Researchers at Carnegie Mellon University have created a machine learning model to detect the direction of an incoming voice.
Current smart speakers and voice-activated devices rely on activation keywords to listen and then respond to commands. While largely effective, it can create problems when there are multiple devices that use the same keyword, or when someone uses that keyword in normal conversation.
The researchers at Carnegie Mellon University set out to solve this problem by using machine learning to help address the problem of addressability. In other words, help devices know if a command was directed at them specifically.
The research aimed to recreate elements of human-human communication, specifically how people can address a specific person in a crowded room. If computers can learn directional conversation, it will make it much easier to control devices and interact with them much like interacting with a human being.
“In this research, we explored the use of speech as a directional communication channel,” write (PDF) researchers Karan Ahuja, Andy Kong, Mayank Goel and Chris Harrison. “In addition to receiving and processing spoken content, we propose that devices also infer the Direction of Voice (DoV). Note this is different from Direction of Arrival (DoA) algorithms, which calculate from where a voice originated. In contrast, DoV calculates the direction along which a voice was projected.
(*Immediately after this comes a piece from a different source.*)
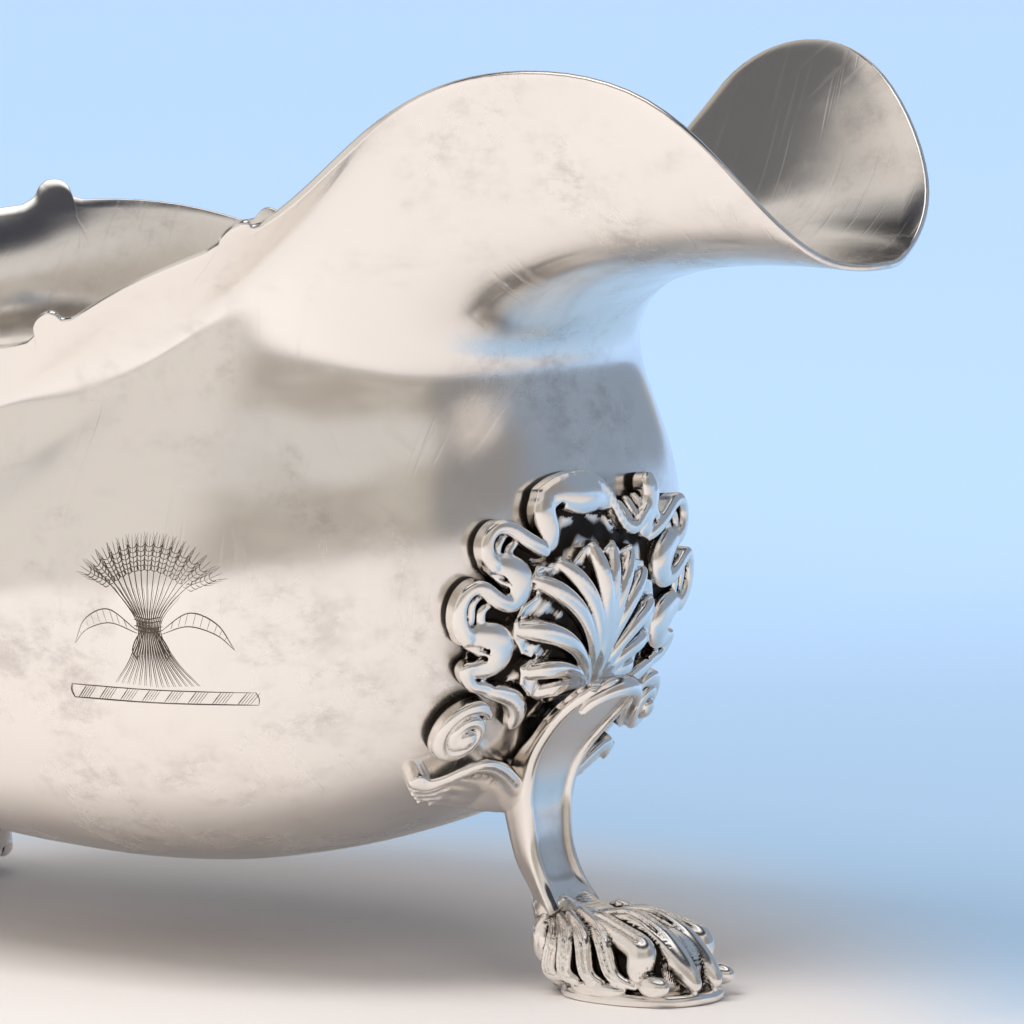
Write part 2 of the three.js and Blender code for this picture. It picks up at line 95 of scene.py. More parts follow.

“Such DoV estimation innately enables voice commands with addressability, in a similar way to gaze, but without the need for cameras. This allows users to easily and naturally interact with diverse ecosystems of voice-enabled devices, whereas today’s voice interactions suffer from multi-device confusion.”
This research is an important development and could have a profound impact on how humans interact with everything from smart speakers to more advanced AIs.